Becoming a police officer was almost a dream come true for Stefan Chow. When he was a young scout, he realised there was something alluring about a police career. "It's the thought of being able to serve the community that makes the job so special," he says.
Obviously, there is more to it than that. So, in 1996, after obtaining a master's degree in business administration from the UK, Mr Chow signed on with the Hong Kong Police Force. "The diversity of the job is second to none," he adds.
Currently a chief inspector in charge of police recruitment, Mr Chow believes: "This is a platform that will help you develop into an all-rounder."
At the forefront
Over the past 12 years, Mr Chow has had his fair share of excitement and challenge.
After passing out, he followed a typical route and became a patrol sub-unit (PSU) commander of the waterfront division in Central, responsible for the daily deployment of around 20 staff.
Over that period, he had ample opportunity to witness the transformation of Hong Kong's political scene, dealing with one demonstration after another at the fringe of the legislative council. "In any given situation, maintaining uninterrupted communication with my colleagues was key to effective crowd control," he says.
But then he knew he had not seen it all. Later on, he opted for a position at the PTU (police tactical unit), an alternative to the "mainstream" crime unit. Little did he know he was going to play a part in the making of Hong Kong's constitutional history.

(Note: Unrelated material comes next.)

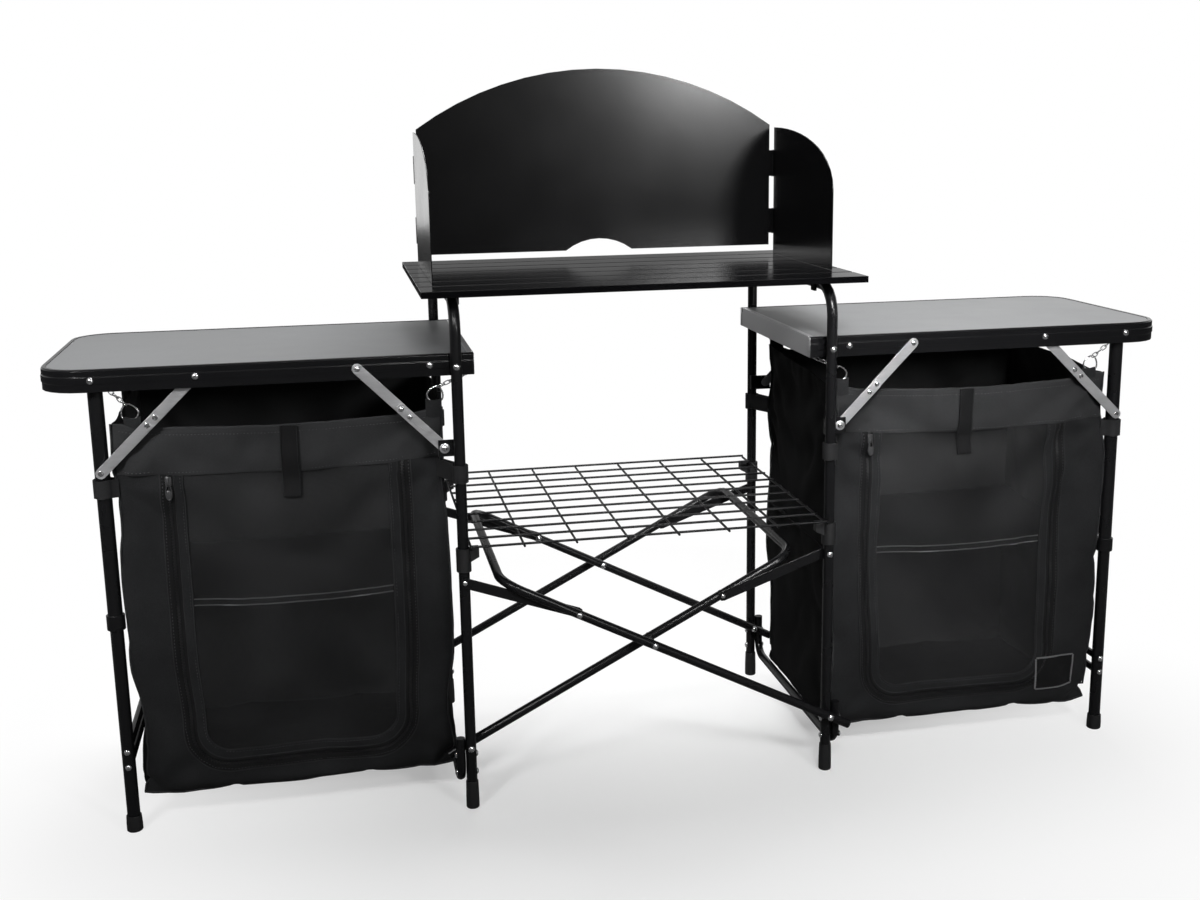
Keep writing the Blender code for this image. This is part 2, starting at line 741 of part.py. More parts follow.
def struts(label, side, material, table_pivot, frame, leg_pivot):
    for end_label, end in ENDS.items():
        tag = f"{label}_{end_label}"
        top, knuckle, low = strut_points(side, INNER_STRUT_TOP, INNER_STRUT_FOOT, 0.5)
        second = knuckle.lerp(low, 0.20)
        upper = f"{tag}_inner_strut_upper"
        strut_bar(upper, top, knuckle, INNER_UPPER_LANE, end, [top], top, material, table_pivot)
        strut_bar(
            f"{tag}_inner_strut_lower",
            knuckle,
            low,
            INNER_LOWER_LANE,
            end,
            [knuckle, second],
            low,
            material,
            frame,
        )
        top, knuckle, low = strut_points(side, OUTER_STRUT_TOP, OUTER_STRUT_FOOT, outer_strut_split())
        upper = f"{tag}_outer_strut_upper"
        strut_bar(upper, top, knuckle, OUTER_UPPER_LANE, end, [], top, material, table_pivot)
        lower = f"{tag}_outer_strut_lower"
        strut_bar(lower, knuckle, low, OUTER_LOWER_LANE, end, [], low, material, leg_pivot)


def outer_leg(name, side, end, material, parent):
    """The upper tube, bored for the lower one, with its collar and a round end that clears the panel."""
    profile = (
        (0, BORE_TOP),
        (UPPER_BORE, BORE_TOP),
        (UPPER_BORE, UPPER_LOW),
        (COLLAR_R, UPPER_LOW),
        (COLLAR_R, COLLAR_TOP),
        (UPPER_R, COLLAR_TOP),
        (UPPER_R, PIVOT_Z),
        (UPPER_R * 0.87, PIVOT_Z + UPPER_R * 0.45),
        (UPPER_R * 0.56, PIVOT_Z + UPPER_R * 0.79),
        (0, PIVOT_Z + UPPER_R * 0.97),
    )
    mesh = turned(profile, 14, Matrix.Translation((side * OUTER_X, end * OUTER_Y, 0)))
    return node(name, mesh, material, parent.location, parent)


def leg_extension(name, side, material, parent):
    """Both lower tubes with the two bars between them."""
    x = side * OUTER_X
    tubes = [
        pin((x, end * OUTER_Y, FOOT_FLOOR + GAP), (x, end * OUTER_Y, LOWER_TOP), LOWER_R, 14)
        for end in ENDS.values()
    ]
    bars = [pin((x, -OUTER_Y, z), (x, OUTER_Y, z), CROSSBAR_R) for z in CROSSBARS_Z]
    return node(name, fused(tubes, bars), material, parent.location, parent)


def open_box(low, high, wall):
    """A box with walls and a floor, open at the top."""
    bm = bmesh.new()
    size = Vector(high) - Vector(low)
    middle = (Vector(high) + Vector(low)) / 2
    bmesh.ops.create_cube(bm, size=1, matrix=Matrix.Translation(middle) @ Matrix.Diagonal((*size, 1)))
    top = max(bm.faces, key=lambda face: face.calc_center_median().z)
    bmesh.ops.inset_region(bm, faces=[top], thickness=wall, use_even_offset=True)
    grown = bmesh.ops.extrude_face_region(bm, geom=[top])
    verts = [v for v in grown["geom"] if isinstance(v, bmesh.types.BMVert)]
    bmesh.ops.translate(bm, vec=(0, 0, wall - size.z), verts=verts)
    bmesh.ops.delete(bm, geom=[top], context="FACES")
    return shell(bm)


def strap(start, end, thickness, low, high):
    """A flat strap standing on edge, from start to end in plan."""
    start = Vector(start)
    end = Vector(end)
    direction = (end - start).normalized()
    across = Vector((-direction.y, direction.x)) * thickness / 2
    outline = [tuple(p) for p in (start - across, end - across, end + across, start + across)]
    return prism(outline, 2, low, high)


def bag(name, side, material, parent):
    """The cupboard: a sewn open box, with strap loops round the legs and hangers to the table."""
    low_x, high_x = sorted((side * BAG_INNER_X, side * BAG_OUTER_X))
    body = open_box((low_x, -BAG_HALF_Y, BAG_LOW), (high_x, BAG_HALF_Y, BAG_TOP), BAG_WALL)
    straps = []
    loops = []
    hangers = []
    outer_bore = UPPER_R + GAP
    centre_bore = LEG_R + GAP
    for end in ENDS.values():
        x = side * OUTER_X
        y = end * OUTER_Y
        loops.append(ring(outer_bore, outer_bore + LOOP_T, *OUTER_LOOP_Z, 14, x, y))
        start = (side * (BAG_OUTER_X - BAG_WALL / 2), y)
        straps.append(strap(start, (side * (OUTER_X - outer_bore - LOOP_T / 2), y), LOOP_T, *OUTER_LOOP_Z))
        x = side * LEG_X
        y = end * LEG_Y
        loops.append(ring(centre_bore, centre_bore + LOOP_T, *CENTRE_LOOP_Z, 14, x, y))
        start = Vector((side * (BAG_INNER_X + BAG_WALL / 2), end * (BAG_HALF_Y - BAG_WALL / 2)))
        away = (Vector((x, y)) - start).normalized()
        reach = Vector((x, y)) - away * (centre_bore + LOOP_T / 2)
        straps.append(strap(start, reach, LOOP_T, CENTRE_LOOP_Z[0] + 0.0005, CENTRE_LOOP_Z[1] - 0.0005))
        for x in (BAG_INNER_X + HANGER_IN, BAG_OUTER_X - HANGER_IN):
            wall = sorted((end * (BAG_HALF_Y - 0.0005), end * (BAG_HALF_Y - BAG_WALL + 0.0005)))
            hangers.append(
                block(
                    (side * x - HANGER_HALF_W, wall[0], BAG_TOP - 0.020),
                    (side * x + HANGER_HALF_W, wall[1], PANEL_LOW - GAP),
                )
            )
    mesh = fused([body], straps, loops, hangers)
    return node(name, mesh, material, parent.location, parent)


def build():
    clear_scene()
    black_steel = paint("black_painted_steel", (0.012, 0.012, 0.013), 0.32, 0.0)
    bare_metal = paint("grey_metal", (0.56, 0.56, 0.57), 0.35, 0.9)
    black_rim = paint("black_rim", (0.010, 0.010, 0.011), 0.25, 0.0)
    laminate = paint("grey_laminate", (0.36, 0.37, 0.38), 0.35, 0.0)
    plastic = paint("black_plastic", (0.015, 0.015, 0.016), 0.45, 0.0)
    screen = paint("black_sheet", (0.008, 0.008, 0.009), 0.28, 0.0)
    cloth = paint("charcoal_cloth", (0.030, 0.031, 0.034), 0.85, 0.0)

    frames = {}
    for label, side in SIDES.items():
        frame = leg_frame(f"{label}_leg_frame", side, black_steel)
        frames[label] = frame
        base_bar(f"{label}_base_bar", side, black_steel, frame)
        for end_label, end in ENDS.items():
            place = (side * LEG_X, end * LEG_Y)
            foot(f"{label}_{end_label}_foot", FOOT_R, FOOT_H, LEG_R, *place, plastic, frame)
            saddle(f"{label}_{end_label}_saddle", side, end, plastic, frame)
            link(f"{label}_{end_label}_link", side, end, black_steel, frame)

    crossing = empty("crossing", (0, 0, CROSS_Z))
    brace("brace_leaning_left", -1, black_steel, crossing)
    brace("brace_leaning_right", 1, black_steel, crossing)
    wire_shelf("wire_shelf", black_steel, frames["left"])

    top = slatted_top("slatted_top", black_rim, None)
    panel = windscreen_panel("windscreen_panel", screen, None)
    panel.parent = top
    panel.location = panel.location - top.location
    for label, side in SIDES.items():
        wing = windscreen_wing(f"windscreen_{label}_wing", side, screen, None)
        wing.parent = panel
        wing.location = wing.location - top.location - panel.location

    for label, side in SIDES.items():
        table_pivot = empty(f"{label}_table_pivot", (side * LEG_X, 0, PIVOT_Z))
        leg_pivot = empty(f"{label}_outer_leg_pivot", (side * OUTER_X, 0, PIVOT_Z))
        rim = table_rim(f"{label}_table_rim", side, black_rim, table_pivot.location)
        rim.parent = table_pivot
        rim.location = (0, 0, 0)
        table_panel(f"{label}_table_panel", side, laminate, table_pivot)
        table_rail(f"{label}_table_rail", side, bare_metal, table_pivot)
        bag(f"{label}_bag", side, cloth, table_pivot)
        for end_label, end in ENDS.items():
            outer_leg(f"{label}_{end_label}_outer_leg", side, end, black_steel, leg_pivot)
            place = (side * OUTER_X, end * OUTER_Y)
            foot(
                f"{label}_{end_label}_outer_foot",
                OUTER_FOOT_R,
                OUTER_FOOT_H,
                LOWER_R,
                *place,
                plastic,
                leg_pivot,
            )
        leg_extension(f"{label}_leg_extension", side, black_steel, leg_pivot)
        struts(label, side, bare_metal, table_pivot, frames[label], leg_pivot)
    bpy.context.view_layer.update()


build()
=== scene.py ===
"""Looks of the folding camp kitchen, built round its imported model.

Metres, +Z up, front towards -Y. Whatever exists on both sides is made by a function of side:
-1 is left, +1 is right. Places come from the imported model's nodes and joints where it has them.
"""

import json
import math

import bmesh
import bpy
from mathutils import Matrix, Vector, noise

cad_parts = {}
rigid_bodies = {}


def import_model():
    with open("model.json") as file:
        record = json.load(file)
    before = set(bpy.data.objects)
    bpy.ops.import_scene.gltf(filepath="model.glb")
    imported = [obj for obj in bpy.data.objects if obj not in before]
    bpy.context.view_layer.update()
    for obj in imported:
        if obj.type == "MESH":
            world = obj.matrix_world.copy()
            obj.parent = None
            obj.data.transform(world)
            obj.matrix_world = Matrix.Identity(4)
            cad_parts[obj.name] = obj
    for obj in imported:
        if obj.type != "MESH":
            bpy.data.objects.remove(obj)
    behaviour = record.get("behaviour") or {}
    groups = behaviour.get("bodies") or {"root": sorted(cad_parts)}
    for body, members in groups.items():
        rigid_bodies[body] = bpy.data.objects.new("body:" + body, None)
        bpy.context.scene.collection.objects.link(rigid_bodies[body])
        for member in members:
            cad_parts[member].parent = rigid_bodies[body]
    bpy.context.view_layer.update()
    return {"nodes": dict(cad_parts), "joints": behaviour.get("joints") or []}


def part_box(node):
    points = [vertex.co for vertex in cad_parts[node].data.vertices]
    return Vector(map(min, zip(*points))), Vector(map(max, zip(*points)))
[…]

"The protest rally against the article 23 of the Basic Law on 1 July 2003 gathered more than 500,000 Hong Kong residents," he recalls. "I was posted right in the middle of Victoria Park. Our main tasks, among others, were to ensure the rally proceeded in a coordinated manner and to safeguard the participants against any potential danger. When I got home later that evening, a sense of achievement emerged."
The ability to stay calm and make the right decisions in taxing situations is not only a result of stringent police training, but also a display of courage and astuteness. "During my days in the emergency unit, I also dealt with murder cases," Mr Chow explains. "A competent police officer must respond swiftly to the circumstances while taking into account the safety of all parties involved including himself and members of his team."
"There are many roles to play within the organisation"
To hone skills, knowledge and discipline, all recruit inspectors are required to go through a 36-week training and pass a "Standard One Professional Examination".
In Mr Chow's experience, the average school-leaver will find the first week of training hard-hitting. "Being away from home plus intensive physical training and classroom sessions can mean sleep deprivation to many new recruits," he notes.
In most cases, young recruits are quick to demonstrate a high level of adaptability, and develop self-confidence, physical strength and mental stamina, Mr Chow observes. "From facing a new environment to dealing with officers and fellow cadets, and managing a whole stack of training material, or even ironing your own uniform, you get to know yourself better every day. Particularly, you learn to take hardship in your stride," he adds.
Every new inspector embarks on a structured career path that comprises 12 months of service at the PSU, a nine-week "Standard Criminal Investigation Course" and a further 12 months as part of a divisional investigation or district investigation team. Then the options are wide open.
Mr Chow emphasises that consistent and outstanding job performance essentially leads to better prospects and possibilities. "You must always seek to exceed expectations and make a contribution to the force and the community," he remarks.
Following his aspirations and to expand his horizons, Mr Chow has achieved extraordinary career growth both vertically and horizontally, having been a member of a task force sub-unit and later a special duty squad that carries out investigations on drug trafficking, illegal gambling and prostitution. "Back then, rave parties were all the rage, so you can imagine the hours," he says. "We were usually home after breakfast."
At the moment, he is leading a team at the police's recruitment division, enjoying a comparatively stable work schedule. "I tend to spend more evenings with my family and friends nowadays," he says.
In spite of this, Mr Chow is keen to maintain an exercise regime and he regularly practises Wing Chun, a Chinese martial art that specialises in close-range combat, with a colleague. "The force promotes a healthy life balance which is fundamental to a person's overall well-being," he says. Aside from this, he also needs to keep in top form for any possible movements, perhaps back on the frontline. "There are many roles to play within the organisation and I'm looking forward to my next move," Mr Chow concludes.